[Stored entries]
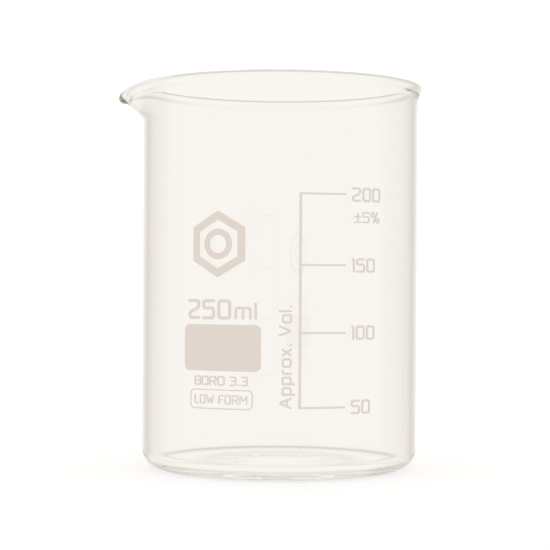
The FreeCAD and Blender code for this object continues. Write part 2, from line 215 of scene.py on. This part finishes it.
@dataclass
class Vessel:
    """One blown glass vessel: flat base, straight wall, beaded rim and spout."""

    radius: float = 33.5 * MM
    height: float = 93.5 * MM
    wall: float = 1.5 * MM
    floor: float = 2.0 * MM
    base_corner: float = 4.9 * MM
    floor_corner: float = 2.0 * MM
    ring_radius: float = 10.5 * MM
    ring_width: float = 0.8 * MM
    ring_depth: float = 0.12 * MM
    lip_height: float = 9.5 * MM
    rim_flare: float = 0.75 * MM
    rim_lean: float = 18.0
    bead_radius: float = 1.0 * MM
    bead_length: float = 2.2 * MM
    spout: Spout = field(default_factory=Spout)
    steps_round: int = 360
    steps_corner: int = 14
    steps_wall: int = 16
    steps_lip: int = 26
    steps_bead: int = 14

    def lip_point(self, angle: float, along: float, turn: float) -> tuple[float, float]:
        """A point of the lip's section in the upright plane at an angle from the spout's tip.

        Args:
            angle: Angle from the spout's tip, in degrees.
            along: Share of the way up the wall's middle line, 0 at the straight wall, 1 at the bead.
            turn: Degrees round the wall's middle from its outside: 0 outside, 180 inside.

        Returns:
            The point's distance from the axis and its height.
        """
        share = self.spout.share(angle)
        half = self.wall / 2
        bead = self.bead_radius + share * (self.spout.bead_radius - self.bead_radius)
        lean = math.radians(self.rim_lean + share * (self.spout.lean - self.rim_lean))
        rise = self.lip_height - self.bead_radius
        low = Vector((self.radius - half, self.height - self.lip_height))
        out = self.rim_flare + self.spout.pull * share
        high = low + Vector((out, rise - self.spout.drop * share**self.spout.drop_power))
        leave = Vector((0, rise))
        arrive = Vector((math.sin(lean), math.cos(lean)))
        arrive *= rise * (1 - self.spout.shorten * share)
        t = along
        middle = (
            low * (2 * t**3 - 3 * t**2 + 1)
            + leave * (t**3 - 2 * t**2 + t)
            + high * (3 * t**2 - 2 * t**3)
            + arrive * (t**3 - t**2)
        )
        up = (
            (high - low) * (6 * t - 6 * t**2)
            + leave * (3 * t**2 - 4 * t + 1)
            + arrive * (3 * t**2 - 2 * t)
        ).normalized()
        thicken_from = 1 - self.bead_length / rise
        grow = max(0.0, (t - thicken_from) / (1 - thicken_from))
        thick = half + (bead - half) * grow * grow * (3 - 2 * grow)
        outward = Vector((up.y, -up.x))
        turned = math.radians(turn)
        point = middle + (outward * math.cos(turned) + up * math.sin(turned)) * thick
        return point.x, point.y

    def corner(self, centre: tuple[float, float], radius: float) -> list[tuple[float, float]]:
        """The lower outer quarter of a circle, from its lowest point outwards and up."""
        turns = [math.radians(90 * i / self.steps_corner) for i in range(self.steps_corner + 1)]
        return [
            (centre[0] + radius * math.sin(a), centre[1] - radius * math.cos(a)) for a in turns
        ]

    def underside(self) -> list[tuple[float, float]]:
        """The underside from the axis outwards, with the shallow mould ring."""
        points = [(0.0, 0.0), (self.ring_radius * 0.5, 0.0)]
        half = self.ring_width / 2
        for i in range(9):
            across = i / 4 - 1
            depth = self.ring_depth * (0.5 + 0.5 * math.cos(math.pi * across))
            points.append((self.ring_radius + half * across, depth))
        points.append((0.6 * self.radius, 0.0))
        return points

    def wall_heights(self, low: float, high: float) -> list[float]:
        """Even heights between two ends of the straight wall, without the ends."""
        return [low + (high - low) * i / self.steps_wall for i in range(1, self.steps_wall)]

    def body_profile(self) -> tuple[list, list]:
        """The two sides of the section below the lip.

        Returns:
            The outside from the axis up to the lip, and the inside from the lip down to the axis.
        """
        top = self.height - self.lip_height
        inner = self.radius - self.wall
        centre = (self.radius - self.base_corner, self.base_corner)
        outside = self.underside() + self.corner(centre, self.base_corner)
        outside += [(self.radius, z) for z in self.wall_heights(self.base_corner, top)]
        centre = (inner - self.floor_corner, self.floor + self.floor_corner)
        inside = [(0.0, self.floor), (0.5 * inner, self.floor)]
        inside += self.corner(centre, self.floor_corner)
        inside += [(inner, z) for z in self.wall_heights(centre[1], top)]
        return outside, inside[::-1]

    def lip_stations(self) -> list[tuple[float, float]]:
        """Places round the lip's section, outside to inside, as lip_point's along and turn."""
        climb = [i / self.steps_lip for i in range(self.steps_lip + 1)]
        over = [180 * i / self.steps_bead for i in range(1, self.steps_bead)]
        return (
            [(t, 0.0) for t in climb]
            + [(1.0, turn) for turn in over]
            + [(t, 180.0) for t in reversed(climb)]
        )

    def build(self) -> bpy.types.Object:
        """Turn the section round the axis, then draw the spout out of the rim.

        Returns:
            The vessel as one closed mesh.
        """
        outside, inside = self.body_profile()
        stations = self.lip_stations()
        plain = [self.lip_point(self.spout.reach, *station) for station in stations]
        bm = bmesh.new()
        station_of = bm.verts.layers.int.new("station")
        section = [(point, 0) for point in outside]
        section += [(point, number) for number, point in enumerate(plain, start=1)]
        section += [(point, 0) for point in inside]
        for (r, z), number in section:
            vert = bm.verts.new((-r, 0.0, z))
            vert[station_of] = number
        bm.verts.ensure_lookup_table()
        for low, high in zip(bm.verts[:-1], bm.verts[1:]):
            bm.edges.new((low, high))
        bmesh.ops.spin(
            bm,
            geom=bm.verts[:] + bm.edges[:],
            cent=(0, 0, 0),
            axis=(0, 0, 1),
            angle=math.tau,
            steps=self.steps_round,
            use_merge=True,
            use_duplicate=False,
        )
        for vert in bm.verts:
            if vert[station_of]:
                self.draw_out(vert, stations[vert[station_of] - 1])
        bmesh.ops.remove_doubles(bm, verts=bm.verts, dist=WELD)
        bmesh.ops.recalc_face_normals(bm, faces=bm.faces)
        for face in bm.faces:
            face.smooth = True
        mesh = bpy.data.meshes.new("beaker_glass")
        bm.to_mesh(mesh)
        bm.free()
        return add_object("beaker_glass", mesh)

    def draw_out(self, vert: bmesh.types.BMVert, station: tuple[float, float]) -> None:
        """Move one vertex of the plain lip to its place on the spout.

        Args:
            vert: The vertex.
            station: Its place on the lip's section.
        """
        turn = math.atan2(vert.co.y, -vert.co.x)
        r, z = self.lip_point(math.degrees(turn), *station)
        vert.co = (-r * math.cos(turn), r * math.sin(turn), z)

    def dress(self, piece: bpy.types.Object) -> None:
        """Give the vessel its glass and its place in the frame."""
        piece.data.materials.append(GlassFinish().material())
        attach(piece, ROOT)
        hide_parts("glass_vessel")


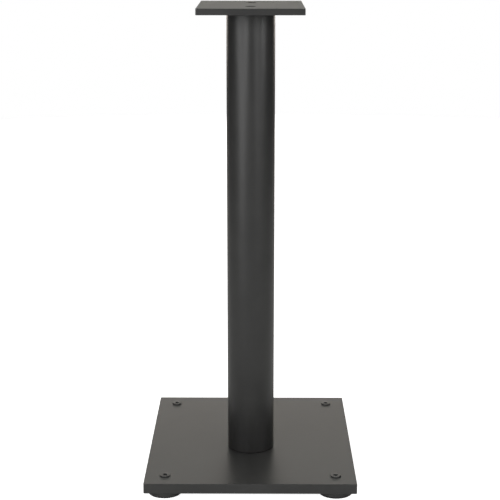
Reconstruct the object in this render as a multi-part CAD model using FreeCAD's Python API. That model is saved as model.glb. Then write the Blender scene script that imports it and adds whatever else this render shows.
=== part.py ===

> _GOAL OF THE EXERCISE_: Nothing but the lines from the line with "Reconstruct the object" to the last line of the listing above should appear; please retype them exactly, both ends included.

> _CORRECT RESPONSE_:
Reconstruct the object in this render as a multi-part CAD model using FreeCAD's Python API. That model is saved as model.glb. Then write the Blender scene script that imports it and adds whatever else this render shows.
=== part.py ===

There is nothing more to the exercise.